Instinct supplied the place of science with him; his judgment was always in the right. His vast genius, his firm resolve, prevented him from making mistakes, and helped him to destroy all those abuses which threatened to oppose his great designs."

Her majesty seemed to have heard me with great interest, and was about to reply when she noticed two ladies whom she summoned to her presence. To me she said,--

"I shall be delighted to reply to you at another time," and then turned towards the ladies.

The time came in eight or ten days, when I was beginning to think she had had enough of me, for she had seen me without summoning me to speak to her.

She began by saying what I desired should be done was done already. "All the letters sent to foreign countries and all the important State records are marked with both dates."

"But I must point out to your majesty that by the end of the century the difference will be of twelve days, not eleven."

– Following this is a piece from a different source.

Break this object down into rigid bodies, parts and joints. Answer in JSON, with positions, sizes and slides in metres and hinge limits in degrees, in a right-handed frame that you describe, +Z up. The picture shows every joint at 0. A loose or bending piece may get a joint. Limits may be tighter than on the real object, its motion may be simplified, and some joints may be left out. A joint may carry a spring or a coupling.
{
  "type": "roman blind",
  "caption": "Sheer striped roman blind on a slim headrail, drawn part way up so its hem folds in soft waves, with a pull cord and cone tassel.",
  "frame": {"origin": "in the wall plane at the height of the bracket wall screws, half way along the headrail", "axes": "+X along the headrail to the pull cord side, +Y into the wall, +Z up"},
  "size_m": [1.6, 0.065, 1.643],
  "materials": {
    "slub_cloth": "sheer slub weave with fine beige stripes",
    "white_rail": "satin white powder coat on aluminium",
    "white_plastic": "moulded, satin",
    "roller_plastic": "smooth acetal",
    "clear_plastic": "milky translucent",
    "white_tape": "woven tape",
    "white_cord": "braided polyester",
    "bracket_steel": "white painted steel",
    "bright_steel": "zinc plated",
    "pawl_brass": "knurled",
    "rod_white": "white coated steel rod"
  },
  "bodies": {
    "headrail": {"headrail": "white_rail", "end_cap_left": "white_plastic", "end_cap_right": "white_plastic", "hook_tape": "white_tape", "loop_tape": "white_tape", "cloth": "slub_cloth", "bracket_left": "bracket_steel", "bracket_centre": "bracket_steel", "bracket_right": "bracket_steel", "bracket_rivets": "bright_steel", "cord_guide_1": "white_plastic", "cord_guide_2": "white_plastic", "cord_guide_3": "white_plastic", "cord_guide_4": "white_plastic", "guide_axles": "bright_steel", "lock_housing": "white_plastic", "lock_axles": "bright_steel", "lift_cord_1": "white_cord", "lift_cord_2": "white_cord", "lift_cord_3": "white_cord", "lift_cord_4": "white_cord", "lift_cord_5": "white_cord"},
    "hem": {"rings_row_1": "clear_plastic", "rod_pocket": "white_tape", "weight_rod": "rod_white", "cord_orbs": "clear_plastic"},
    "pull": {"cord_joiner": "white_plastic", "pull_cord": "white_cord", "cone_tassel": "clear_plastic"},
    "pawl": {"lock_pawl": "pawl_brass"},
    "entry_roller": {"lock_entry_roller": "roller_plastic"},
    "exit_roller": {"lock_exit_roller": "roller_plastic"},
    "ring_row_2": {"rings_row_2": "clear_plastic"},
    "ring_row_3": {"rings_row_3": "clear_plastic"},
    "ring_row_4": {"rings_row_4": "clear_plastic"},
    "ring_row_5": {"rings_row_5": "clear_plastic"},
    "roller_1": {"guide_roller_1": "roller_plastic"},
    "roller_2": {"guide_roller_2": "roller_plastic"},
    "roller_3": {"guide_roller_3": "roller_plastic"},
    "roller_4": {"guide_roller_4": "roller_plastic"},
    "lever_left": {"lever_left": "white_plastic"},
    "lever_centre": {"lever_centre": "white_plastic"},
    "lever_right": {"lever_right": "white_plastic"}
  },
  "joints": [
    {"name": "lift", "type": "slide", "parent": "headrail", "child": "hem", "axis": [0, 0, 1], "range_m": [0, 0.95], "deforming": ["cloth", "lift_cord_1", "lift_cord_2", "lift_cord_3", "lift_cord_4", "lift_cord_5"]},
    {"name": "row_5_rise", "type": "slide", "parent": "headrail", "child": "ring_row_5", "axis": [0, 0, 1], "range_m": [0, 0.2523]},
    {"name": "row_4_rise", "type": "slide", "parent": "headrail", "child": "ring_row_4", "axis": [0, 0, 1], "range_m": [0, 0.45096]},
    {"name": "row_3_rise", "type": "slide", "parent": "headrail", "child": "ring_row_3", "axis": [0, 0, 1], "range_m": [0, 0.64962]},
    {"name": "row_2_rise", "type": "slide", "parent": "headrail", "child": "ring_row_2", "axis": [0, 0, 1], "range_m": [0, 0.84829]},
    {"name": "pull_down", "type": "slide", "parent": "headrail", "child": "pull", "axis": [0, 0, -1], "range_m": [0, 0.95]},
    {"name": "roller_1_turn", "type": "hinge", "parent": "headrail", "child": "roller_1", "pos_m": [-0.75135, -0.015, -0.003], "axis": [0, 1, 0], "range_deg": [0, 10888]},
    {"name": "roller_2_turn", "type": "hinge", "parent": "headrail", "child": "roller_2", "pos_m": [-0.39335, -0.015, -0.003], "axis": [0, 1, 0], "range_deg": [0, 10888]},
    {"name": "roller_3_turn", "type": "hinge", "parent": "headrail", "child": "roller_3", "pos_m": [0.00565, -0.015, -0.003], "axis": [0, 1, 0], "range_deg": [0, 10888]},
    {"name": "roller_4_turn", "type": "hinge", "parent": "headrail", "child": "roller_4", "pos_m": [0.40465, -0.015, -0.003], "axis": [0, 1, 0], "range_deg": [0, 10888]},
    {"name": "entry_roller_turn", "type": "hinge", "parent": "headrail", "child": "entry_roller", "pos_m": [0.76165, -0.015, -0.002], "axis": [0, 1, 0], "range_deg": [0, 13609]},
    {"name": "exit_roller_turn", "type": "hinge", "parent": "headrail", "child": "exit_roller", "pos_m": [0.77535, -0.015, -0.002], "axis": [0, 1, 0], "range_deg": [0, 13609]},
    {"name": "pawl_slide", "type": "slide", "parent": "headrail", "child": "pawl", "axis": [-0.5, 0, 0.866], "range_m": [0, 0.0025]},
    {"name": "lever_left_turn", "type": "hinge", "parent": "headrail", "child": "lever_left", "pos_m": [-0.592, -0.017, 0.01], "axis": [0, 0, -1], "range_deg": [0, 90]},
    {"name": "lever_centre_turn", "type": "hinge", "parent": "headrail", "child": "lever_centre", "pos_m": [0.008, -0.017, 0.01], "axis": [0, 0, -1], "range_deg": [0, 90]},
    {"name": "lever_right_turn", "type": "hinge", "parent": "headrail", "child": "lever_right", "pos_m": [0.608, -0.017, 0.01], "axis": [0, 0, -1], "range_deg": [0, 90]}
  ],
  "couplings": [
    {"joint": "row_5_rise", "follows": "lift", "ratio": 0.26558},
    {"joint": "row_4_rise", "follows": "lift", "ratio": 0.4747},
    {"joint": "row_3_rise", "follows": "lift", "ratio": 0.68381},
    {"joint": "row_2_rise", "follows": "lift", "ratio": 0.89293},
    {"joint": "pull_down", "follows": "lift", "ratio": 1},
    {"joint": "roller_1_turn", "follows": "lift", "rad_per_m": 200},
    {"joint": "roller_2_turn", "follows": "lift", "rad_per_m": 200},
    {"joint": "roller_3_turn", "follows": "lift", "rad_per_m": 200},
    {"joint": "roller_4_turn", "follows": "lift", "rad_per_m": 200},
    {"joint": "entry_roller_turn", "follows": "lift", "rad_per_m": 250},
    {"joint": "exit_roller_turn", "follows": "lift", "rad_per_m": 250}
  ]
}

"Not at all; we have seen to that. The last year of this century will not be counted as a leap year. It is fortunate that the difference is one of eleven days, for as that is the number which is added every year to the epact our epacts are almost the same. As to the celebration of Easter, that is a different question. Your equinox is on March the 21st, ours on the 10th, and the astronomers say we are both wrong; sometimes it is we who are wrong and sometimes you, as the equinox varies. You know you are not even in agreement with the Jews, whose calculation is said to be perfectly accurate; and, in fine, this difference in the time of celebrating Easter does not disturb in any way public order or the progress of the Government."

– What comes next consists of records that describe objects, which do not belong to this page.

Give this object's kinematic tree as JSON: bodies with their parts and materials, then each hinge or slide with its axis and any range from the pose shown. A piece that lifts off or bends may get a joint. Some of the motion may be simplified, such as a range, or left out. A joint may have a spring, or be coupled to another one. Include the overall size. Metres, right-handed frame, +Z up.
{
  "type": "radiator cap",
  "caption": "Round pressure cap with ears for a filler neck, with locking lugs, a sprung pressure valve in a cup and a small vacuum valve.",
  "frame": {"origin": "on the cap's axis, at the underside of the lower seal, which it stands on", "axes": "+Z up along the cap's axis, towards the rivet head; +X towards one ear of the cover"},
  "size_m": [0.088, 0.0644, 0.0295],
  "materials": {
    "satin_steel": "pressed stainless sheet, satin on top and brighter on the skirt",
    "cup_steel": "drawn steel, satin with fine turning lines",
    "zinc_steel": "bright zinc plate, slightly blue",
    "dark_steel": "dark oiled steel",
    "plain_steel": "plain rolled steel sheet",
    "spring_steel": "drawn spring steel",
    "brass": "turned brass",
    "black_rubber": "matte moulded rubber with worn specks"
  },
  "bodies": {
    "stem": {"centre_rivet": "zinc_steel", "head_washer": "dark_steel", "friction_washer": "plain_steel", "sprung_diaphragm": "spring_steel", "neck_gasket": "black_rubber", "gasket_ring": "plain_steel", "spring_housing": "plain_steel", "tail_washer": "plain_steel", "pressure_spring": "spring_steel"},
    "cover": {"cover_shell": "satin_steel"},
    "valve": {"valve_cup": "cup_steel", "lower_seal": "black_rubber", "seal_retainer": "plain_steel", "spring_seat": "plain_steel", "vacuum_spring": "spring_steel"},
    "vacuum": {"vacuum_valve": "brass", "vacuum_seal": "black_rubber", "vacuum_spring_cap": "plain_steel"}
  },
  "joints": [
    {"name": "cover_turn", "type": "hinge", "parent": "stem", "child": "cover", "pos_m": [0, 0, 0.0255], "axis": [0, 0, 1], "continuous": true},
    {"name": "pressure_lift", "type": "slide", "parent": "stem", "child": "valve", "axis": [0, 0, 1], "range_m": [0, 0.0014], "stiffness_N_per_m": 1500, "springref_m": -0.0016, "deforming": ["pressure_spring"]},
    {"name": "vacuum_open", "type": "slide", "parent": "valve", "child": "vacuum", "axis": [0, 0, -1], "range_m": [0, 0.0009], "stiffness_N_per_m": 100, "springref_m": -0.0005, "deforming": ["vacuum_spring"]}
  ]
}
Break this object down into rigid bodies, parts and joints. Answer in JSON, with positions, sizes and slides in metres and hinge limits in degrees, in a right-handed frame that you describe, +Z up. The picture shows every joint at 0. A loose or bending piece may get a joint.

"Your majesty's words fill me with admiration, but the Festival of Christmas----"

"I suppose you are going to say that we do not celebrate Christmas in the winter solstice as should properly be done. We know it, but it seems to me a matter of no account. I would rather bear with this small mistake than grievously afflict vast numbers of my subjects by depriving them of their birthdays. If I did so, there would be no open complaints uttered, as that is not the fashion in Russia; but they would say in secret that I was an Atheist, and that I disputed the infallibility of the Council of Nice. You may think such complaints matter for laughter, but I do not, for I have much more agreeable motives for amusement."

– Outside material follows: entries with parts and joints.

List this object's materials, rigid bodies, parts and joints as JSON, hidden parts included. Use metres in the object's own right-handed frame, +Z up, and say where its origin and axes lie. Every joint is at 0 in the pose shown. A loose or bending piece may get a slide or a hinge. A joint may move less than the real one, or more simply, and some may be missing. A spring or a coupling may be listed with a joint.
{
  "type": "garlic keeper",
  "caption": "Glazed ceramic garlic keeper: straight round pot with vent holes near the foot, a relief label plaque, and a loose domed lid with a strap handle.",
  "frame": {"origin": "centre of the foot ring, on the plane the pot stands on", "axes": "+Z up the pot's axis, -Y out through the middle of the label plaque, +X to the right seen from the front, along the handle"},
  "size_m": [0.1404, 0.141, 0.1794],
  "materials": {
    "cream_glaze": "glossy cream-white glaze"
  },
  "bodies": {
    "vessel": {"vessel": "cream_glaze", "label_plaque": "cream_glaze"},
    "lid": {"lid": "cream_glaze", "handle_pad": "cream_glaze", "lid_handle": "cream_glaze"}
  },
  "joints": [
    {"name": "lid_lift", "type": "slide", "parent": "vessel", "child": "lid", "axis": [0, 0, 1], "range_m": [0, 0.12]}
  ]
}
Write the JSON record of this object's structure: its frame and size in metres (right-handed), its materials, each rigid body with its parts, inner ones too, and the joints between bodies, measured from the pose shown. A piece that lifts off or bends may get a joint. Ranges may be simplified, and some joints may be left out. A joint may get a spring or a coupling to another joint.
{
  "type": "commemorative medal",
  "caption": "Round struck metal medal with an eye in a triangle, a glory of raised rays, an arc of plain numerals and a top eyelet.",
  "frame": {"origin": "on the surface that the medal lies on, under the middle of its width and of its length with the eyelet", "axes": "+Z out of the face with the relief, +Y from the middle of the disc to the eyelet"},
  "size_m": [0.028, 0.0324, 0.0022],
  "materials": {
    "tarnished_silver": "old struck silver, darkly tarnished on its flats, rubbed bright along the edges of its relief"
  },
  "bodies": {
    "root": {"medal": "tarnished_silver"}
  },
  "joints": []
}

The czarina was delighted to mark my surprise. I did not doubt for a moment that she had made a special study of the whole subject. M. Alsuwieff told me, a few days after, that she had very possibly read a little pamphlet on the subject, the statements of which exactly coincided with her own. He took care to add, however, that it was very possible her highness was profoundly learned on the matter, but this was merely a courtier's phrase.

What she said was spoken modestly and energetically, and her good humour and pleasant smile remained unmoved throughout. She exercised a constant self-control over herself, and herein appeared the greatness of her character, for nothing is more difficult. Her demeanour, so different from that of the Prussian king, shewed her to be the greater sovereign of the two; her frank geniality always gave her the advantage, while the short, curt manners of the king often exposed him to being made a dupe. In an examination of the life of Frederick the Great, one cannot help paying a deserved tribute to his courage, but at the same time one feels that if it had not been for repeated turns of good fortune he must have succumbed, whereas Catherine was little indebted to the favours of the blind deity. She succeeded in enterprises which, before her time, would have been pronounced impossibilities, and it seemed her aim to make men look upon her achievements as of small account.

I read in one of our modern journals, those monuments of editorial self-conceit, that Catherine the Great died happily as she had lived. Everybody knows that she died suddenly on her close stool.